(Records that describe objects)
-*-

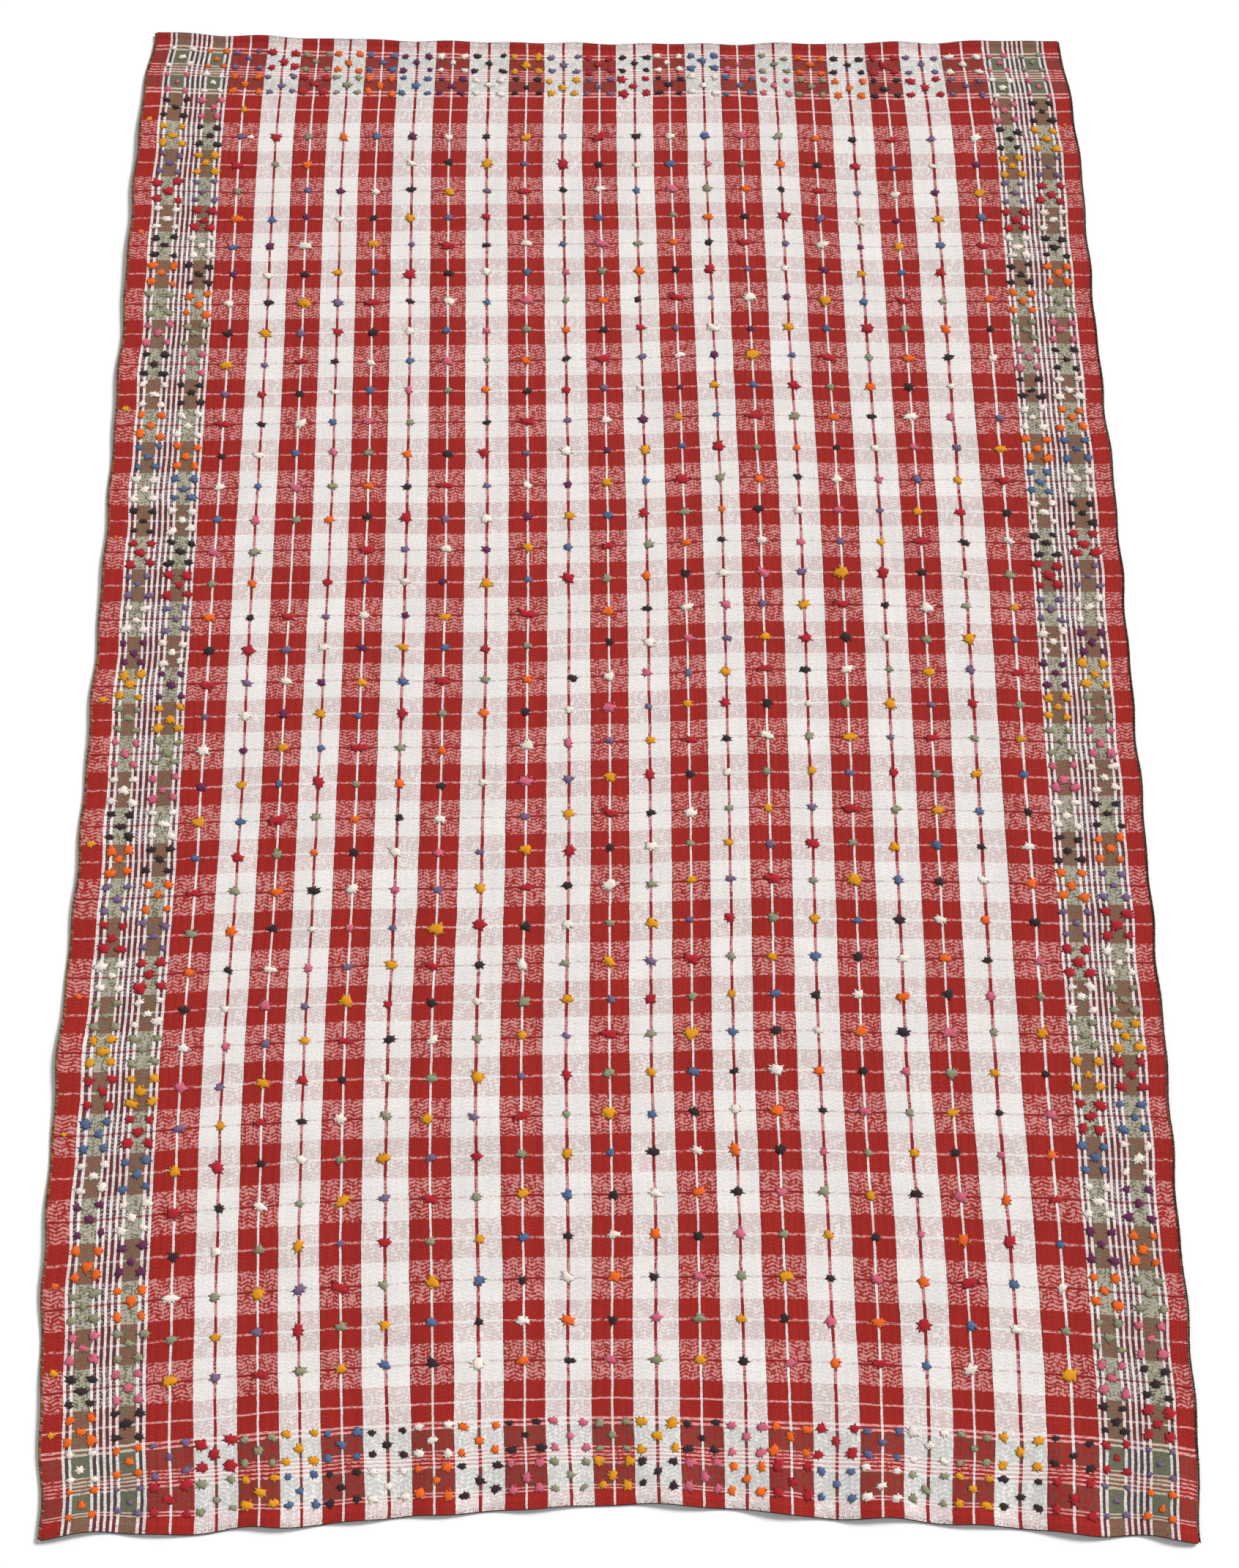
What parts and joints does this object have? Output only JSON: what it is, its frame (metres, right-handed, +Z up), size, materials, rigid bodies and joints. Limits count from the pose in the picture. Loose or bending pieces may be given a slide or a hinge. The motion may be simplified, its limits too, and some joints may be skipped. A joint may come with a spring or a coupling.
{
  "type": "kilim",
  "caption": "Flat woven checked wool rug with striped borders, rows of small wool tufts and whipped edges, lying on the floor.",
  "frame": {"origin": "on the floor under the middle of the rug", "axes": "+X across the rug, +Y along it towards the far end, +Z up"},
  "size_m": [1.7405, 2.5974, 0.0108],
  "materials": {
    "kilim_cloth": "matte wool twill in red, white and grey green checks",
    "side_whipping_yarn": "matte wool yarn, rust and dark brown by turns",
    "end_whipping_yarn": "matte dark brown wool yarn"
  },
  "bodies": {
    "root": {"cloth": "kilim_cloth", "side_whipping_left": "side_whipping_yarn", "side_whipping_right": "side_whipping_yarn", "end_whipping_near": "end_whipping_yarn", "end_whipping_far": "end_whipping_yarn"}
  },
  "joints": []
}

-*-

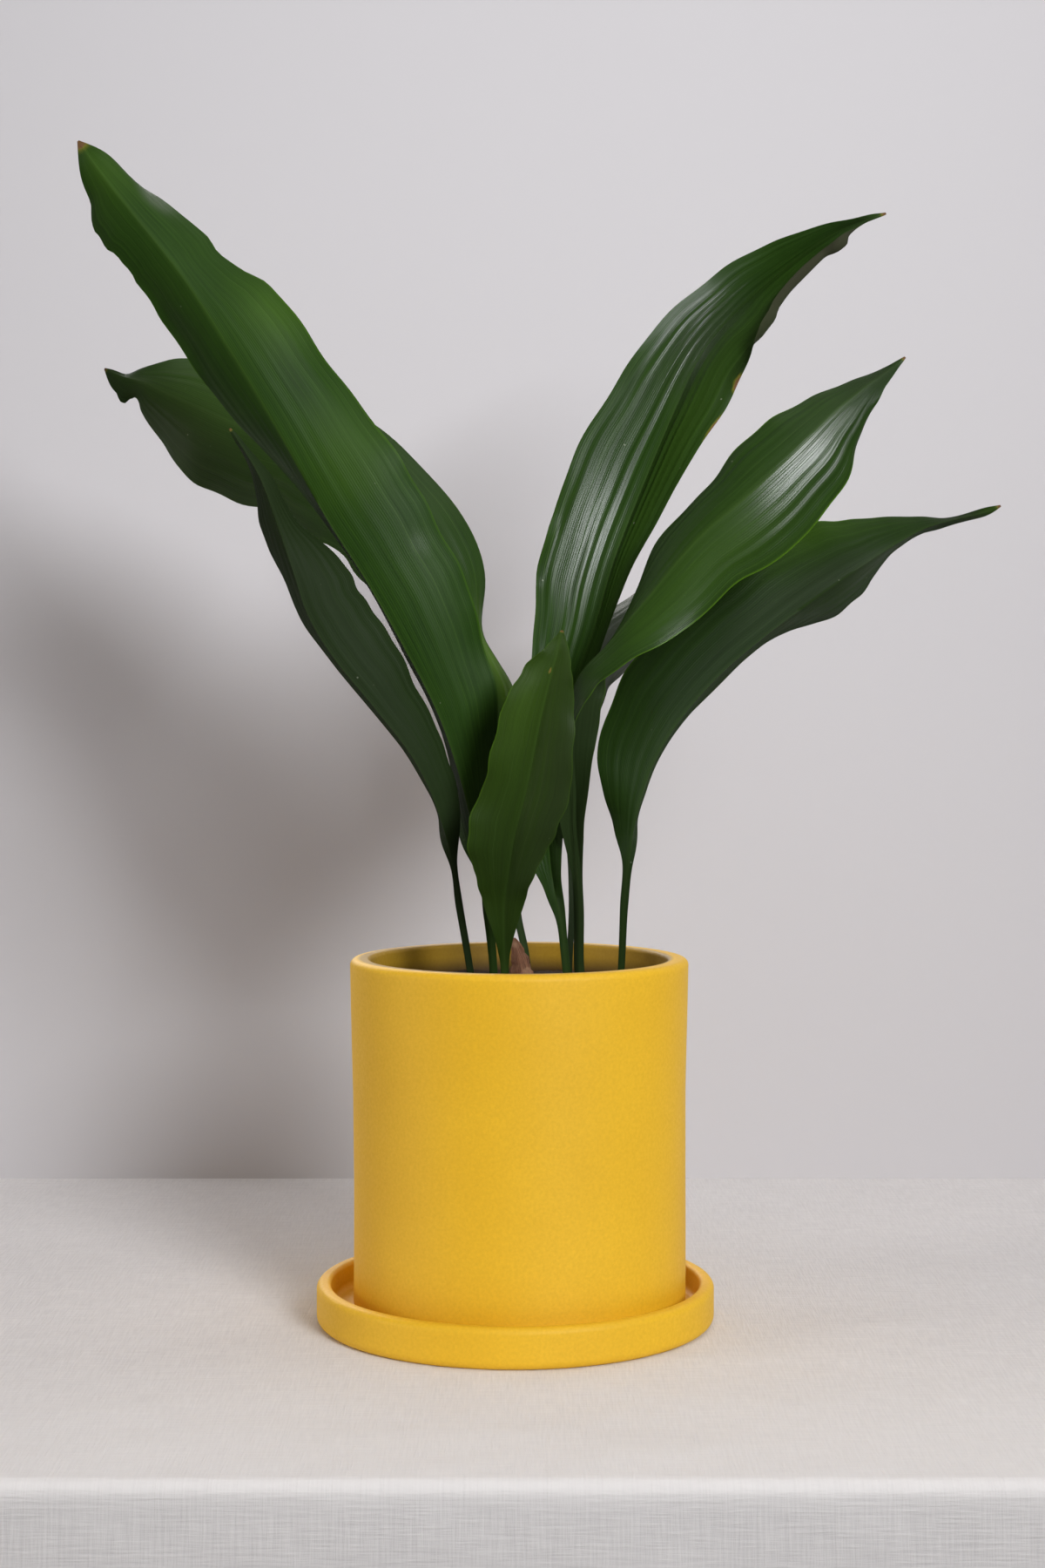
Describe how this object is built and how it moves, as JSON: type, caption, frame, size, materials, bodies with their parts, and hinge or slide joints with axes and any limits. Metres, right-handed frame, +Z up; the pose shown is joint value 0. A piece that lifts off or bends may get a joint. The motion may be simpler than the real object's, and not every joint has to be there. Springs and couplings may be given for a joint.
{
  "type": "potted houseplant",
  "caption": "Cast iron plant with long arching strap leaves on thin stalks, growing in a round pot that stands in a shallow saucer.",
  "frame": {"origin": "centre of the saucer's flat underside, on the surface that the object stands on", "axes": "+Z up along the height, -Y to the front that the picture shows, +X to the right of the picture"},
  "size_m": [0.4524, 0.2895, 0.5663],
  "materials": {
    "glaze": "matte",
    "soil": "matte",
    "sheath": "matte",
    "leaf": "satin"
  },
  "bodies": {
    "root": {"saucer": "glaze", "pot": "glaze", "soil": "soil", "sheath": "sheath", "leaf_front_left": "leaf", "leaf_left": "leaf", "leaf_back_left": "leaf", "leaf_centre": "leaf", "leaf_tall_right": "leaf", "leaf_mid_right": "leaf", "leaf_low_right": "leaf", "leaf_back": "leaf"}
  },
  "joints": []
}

-*-

=== Written problem ===
Collect each line containing the string "frame".

=== Completed task ===
What parts and joints does this object have? Output only JSON: what it is, its frame (metres, right-handed, +Z up), size, materials, rigid bodies and joints. Limits count from the pose in the picture. Loose or bending pieces may be given a slide or a hinge. The motion may be simplified, its limits too, and some joints may be skipped. A joint may come with a spring or a coupling.
  "frame": {"origin": "on the floor under the middle of the rug", "axes": "+X across the rug, +Y along it towards the far end, +Z up"},
Describe how this object is built and how it moves, as JSON: type, caption, frame, size, materials, bodies with their parts, and hinge or slide joints with axes and any limits. Metres, right-handed frame, +Z up; the pose shown is joint value 0. A piece that lifts off or bends may get a joint. The motion may be simpler than the real object's, and not every joint has to be there. Springs and couplings may be given for a joint.
  "frame": {"origin": "centre of the saucer's flat underside, on the surface that the object stands on", "axes": "+Z up along the height, -Y to the front that the picture shows, +X to the right of the picture"},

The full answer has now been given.